══ TASK INPUT

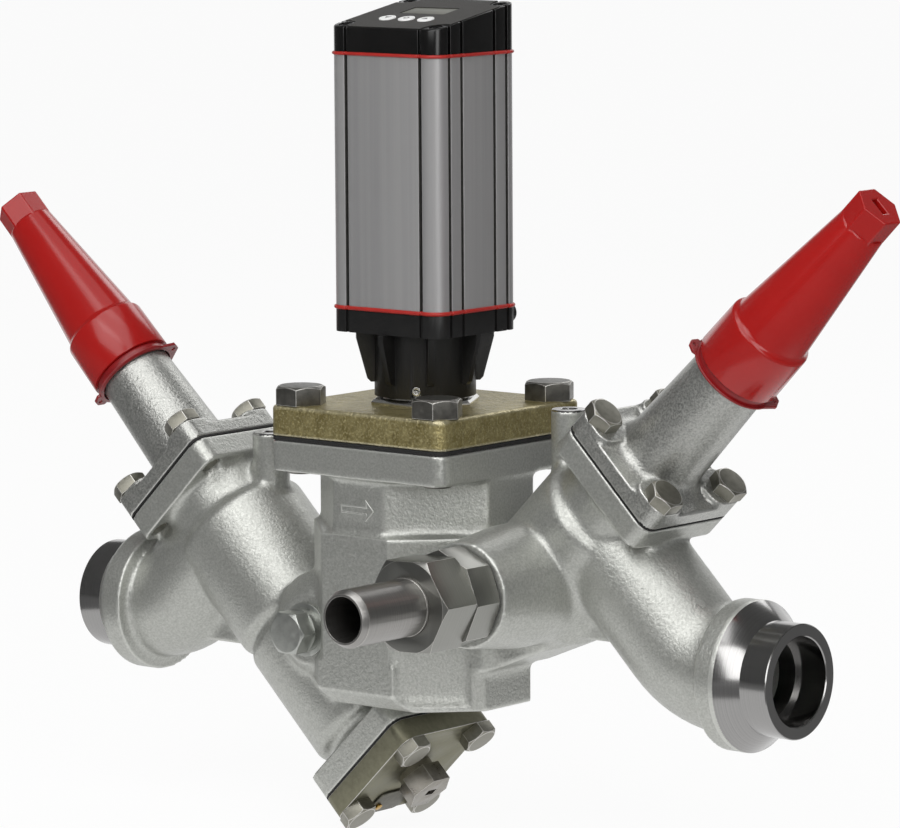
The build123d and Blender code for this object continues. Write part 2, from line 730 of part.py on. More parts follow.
def stop_valve(name, face, drop, ear_angle, head_turn):
    """All pieces of one stop valve, on the plane of its bonnet's flange face."""
    shoulder = bonnet_shoulder - drop
    top = bonnet_top - drop
    low = small_cover - cover_waist
    seat = -seat_depth

    # Bonnet: flange with corner pads, tapered tube and threaded end
    with BuildPart() as bonnet:
        square_plate(face, small_flange, small_corner, 0, low)
        with BuildSketch(face) as pads:
            with GridLocations(small_flange - corner_pad, small_flange - corner_pad, 2, 2):
                RectangleRounded(corner_pad, corner_pad, small_corner)
        extrude(pads.sketch, amount=small_cover)
        foot = bonnet_base_radius + bonnet_fillet + 1
        with BuildSketch(section(face)) as profile:
            with BuildLine():
                neck = FilletPolyline(
                    (foot, low), (bonnet_base_radius, low), (bonnet_top_radius, shoulder), radius=bonnet_fillet
                )
                Polyline(
                    neck @ 1, (bonnet_thread_radius, shoulder), (bonnet_thread_radius, top), (0, top),
                    (0, 0), (foot, 0), neck @ 0,
                )
            make_face()
        revolve(profile.sketch, axis=Axis(face.origin, face.z_dir))
        disc(face, chamber_radius - loose_gap, -bonnet_spigot, 0)
        disc(face, bonnet_cavity_radius, -bonnet_spigot, bonnet_cavity_top, mode=Mode.SUBTRACT)
        disc(face, spindle_thread_radius + thread_gap, bonnet_cavity_top, shoulder, mode=Mode.SUBTRACT)
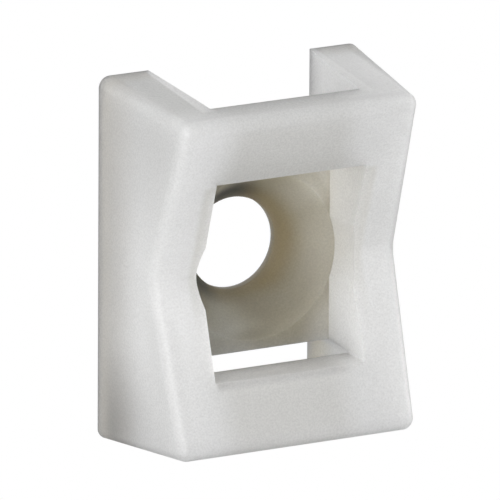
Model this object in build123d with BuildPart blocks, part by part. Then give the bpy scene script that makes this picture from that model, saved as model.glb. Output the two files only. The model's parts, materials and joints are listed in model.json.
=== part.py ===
"""Screw-down cable tie mount: one moulding in natural nylon with a V saddle for the cables.

The frame lies on the mounting face. X runs across the cheeks, the way the cables lie. Y runs
along the length from bar to bar, the way the tie lies. +Z stands out of the mounting face.
The origin is the screw hole's centre on that face.
"""

from build123d import *
import math
import os

# Outer block, which narrows from the mounting face to the saddle so that the mould lets go of it
base_width = 17.1
base_length = 22.0
height = 9.3
outer_draft = 5.3
edge_radius = 0.7

# Saddle: a shallow V, its crease running from cheek to cheek
saddle_depth = 3.5
crease_radius = 1.6

# Floor, with a countersunk screw hole that fills nearly all of it
floor_thickness = 3.6
floor_length = 11.34
screw_hole_radius = 2.8
screw_hole_land = 0.5
countersink_radius = 5.1

# Window between the two cross bars, wider at the saddle than at the floor
window_width = 9.5
window_draft = 2.2
shut_off = 0.15

# Recess behind each bar, open to the end and to the mounting face, where the tie comes out
recess_width = 10.6
recess_draft = 3.5
tie_gap = 2.3
bar_rise = 13.4


def narrowing(depth, draft):
    """What one drafted wall moves over this depth."""
    return depth * math.tan(math.radians(draft))


saddle_half_length = base_length / 2 - narrowing(height, outer_draft)
window_length = floor_length + 2 * shut_off
window_flare = narrowing(height - floor_thickness, window_draft)
underside_height = floor_thickness + tie_gap
recess_start = floor_length / 2 - narrowing(floor_thickness, recess_draft)

# The underside of a bar rises outwards from its edge at the window, which leads the tie round
bar_underside = Plane(
    origin=(0, window_length / 2 + narrowing(tie_gap, window_draft), underside_height),
    x_dir=(1, 0, 0),
    z_dir=(0, -math.sin(math.radians(bar_rise)), math.cos(math.radians(bar_rise))),
)

# The space behind the bar at the +Y end, as its mould core fills it
with BuildPart() as recess:
    with BuildSketch():
        with Locations((0, recess_start)):
            Rectangle(recess_width, base_length, align=(Align.CENTER, Align.MIN))
    extrude(amount=height, taper=recess_draft)
    split(bisect_by=bar_underside, keep=Keep.BOTTOM)

with BuildPart() as tie_mount:
    # Solid block, left taller than it will be so that the saddle's cut sets its height
    with BuildSketch():
        Rectangle(base_width, base_length)
    extrude(amount=height + saddle_depth, taper=outer_draft)

    # The saddle's two slopes meet the block's ends at its full height
    with BuildSketch(Plane.YZ):
        with BuildLine():
            mouth = 2 * saddle_half_length
            Polyline(
                (-mouth, height + saddle_depth),
                (0, height - saddle_depth),
                (mouth, height + saddle_depth),
                close=True,
            )
        make_face()
    extrude(amount=base_width, both=True, mode=Mode.SUBTRACT)
    crease = tie_mount.edges().filter_by(Axis.X).group_by(Axis.Z)[1]
    fillet(crease, crease_radius)

    # Every outer edge is rounded except those round the mounting face
    across = tie_mount.edges().filter_by(Axis.X)
    mounting_rim = tie_mount.edges().group_by(Axis.Z)[0]
    fillet(across.group_by(Axis.Z)[-1] + (tie_mount.edges() - across - mounting_rim), edge_radius)

    # Window, cut from its mouth down to the floor
    with BuildSketch(-Plane.XY.offset(height)):
        Rectangle(window_width + 2 * window_flare, window_length + 2 * window_flare)
    extrude(amount=height - floor_thickness, taper=window_draft, mode=Mode.SUBTRACT)

    # A recess behind each bar
    with PolarLocations(0, 2):
        add(recess.part, mode=Mode.SUBTRACT)

    # Screw hole, its countersink, and the round way down for the screw's head. This is wider
    # than the window, so it leaves a shallow hollow in each cheek's inner face.
    with BuildSketch(Plane.XZ):
        with BuildLine():
            Polyline(
                (0, 0),
                (screw_hole_radius, 0),
                (screw_hole_radius, screw_hole_land),
                (countersink_radius, floor_thickness),
                (countersink_radius + window_flare, height),
                (0, height),
                close=True,
            )
        make_face()
    revolve(axis=Axis.Z, mode=Mode.SUBTRACT)

tie_mount.part.label = "tie_mount"

os.makedirs("parts", exist_ok=True)
export_step(tie_mount.part, "parts/tie_mount.step")
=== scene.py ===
import json
import math

import bpy
from mathutils import Matrix, Vector


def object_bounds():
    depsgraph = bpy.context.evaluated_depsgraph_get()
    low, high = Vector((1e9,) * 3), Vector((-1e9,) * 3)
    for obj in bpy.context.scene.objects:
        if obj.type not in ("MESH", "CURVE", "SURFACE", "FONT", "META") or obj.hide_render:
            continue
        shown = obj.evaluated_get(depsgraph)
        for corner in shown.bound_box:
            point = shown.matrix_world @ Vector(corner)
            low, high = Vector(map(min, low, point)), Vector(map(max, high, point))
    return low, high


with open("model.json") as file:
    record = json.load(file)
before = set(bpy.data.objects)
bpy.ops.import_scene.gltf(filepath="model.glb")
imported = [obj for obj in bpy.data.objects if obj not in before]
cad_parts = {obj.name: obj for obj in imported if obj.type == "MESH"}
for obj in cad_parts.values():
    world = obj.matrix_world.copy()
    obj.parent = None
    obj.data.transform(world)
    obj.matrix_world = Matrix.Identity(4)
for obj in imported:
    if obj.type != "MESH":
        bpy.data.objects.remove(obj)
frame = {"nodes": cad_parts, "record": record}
cad_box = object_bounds()


# Moulding. The whole mount is one shot of natural nylon, milky and translucent, and its skin is
# fine and matte, as a blasted mould leaves it. Light sinks deep into it, so thin walls look
# darker than thick ones; the tints below also paint much of its light and shade into its base
# colour, by place on the mount. The CAD solid has its full shape and gets its material here.
class Socket:
    """A shader value that takes part in arithmetic; each operation adds its Math node."""

    def __init__(self, finish, link):
        self.finish = finish
        self.link = link

    def math(self, operation, first, second=0.0):
        return self.finish.node("ShaderNodeMath", {"operation": operation}, {0: first, 1: second})[0]

    def __add__(self, other):
        return self.math("ADD", self, other)

    def __sub__(self, other):
        return self.math("SUBTRACT", self, other)

    def __rsub__(self, other):
        return self.math("SUBTRACT", other, self)

    def __mul__(self, other):
        return self.math("MULTIPLY", self, other)

    def __abs__(self):
        return self.math("ABSOLUTE", self)

    def greater(self, other):
        """The greater of the two at each point."""
        return self.math("MAXIMUM", self, other)

    def fade(self, nothing, full):
        """Rises softly from 0 where the value is `nothing` to 1 where it is `full`."""
        return self.finish.node(
            "ShaderNodeMapRange",
            {"interpolation_type": "SMOOTHSTEP"},
            {"Value": self, "From Min": nothing, "From Max": full},
        )["Result"]

    __radd__ = __add__
    __rmul__ = __mul__


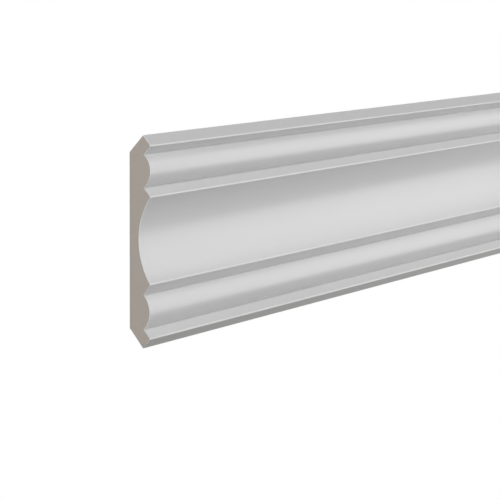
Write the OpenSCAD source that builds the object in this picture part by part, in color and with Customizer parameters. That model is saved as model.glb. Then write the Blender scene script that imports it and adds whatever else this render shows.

════

GOAL => Repeat exactly, and only, the lines from the one containing "shown = obj.evaluated_get(depsgraph)" through the one containing "record = json.load(file)", both included.

EXPECTED ANSWER =>
        shown = obj.evaluated_get(depsgraph)
        for corner in shown.bound_box:
            point = shown.matrix_world @ Vector(corner)
            low, high = Vector(map(min, low, point)), Vector(map(max, high, point))
    return low, high


with open("model.json") as file:
    record = json.load(file)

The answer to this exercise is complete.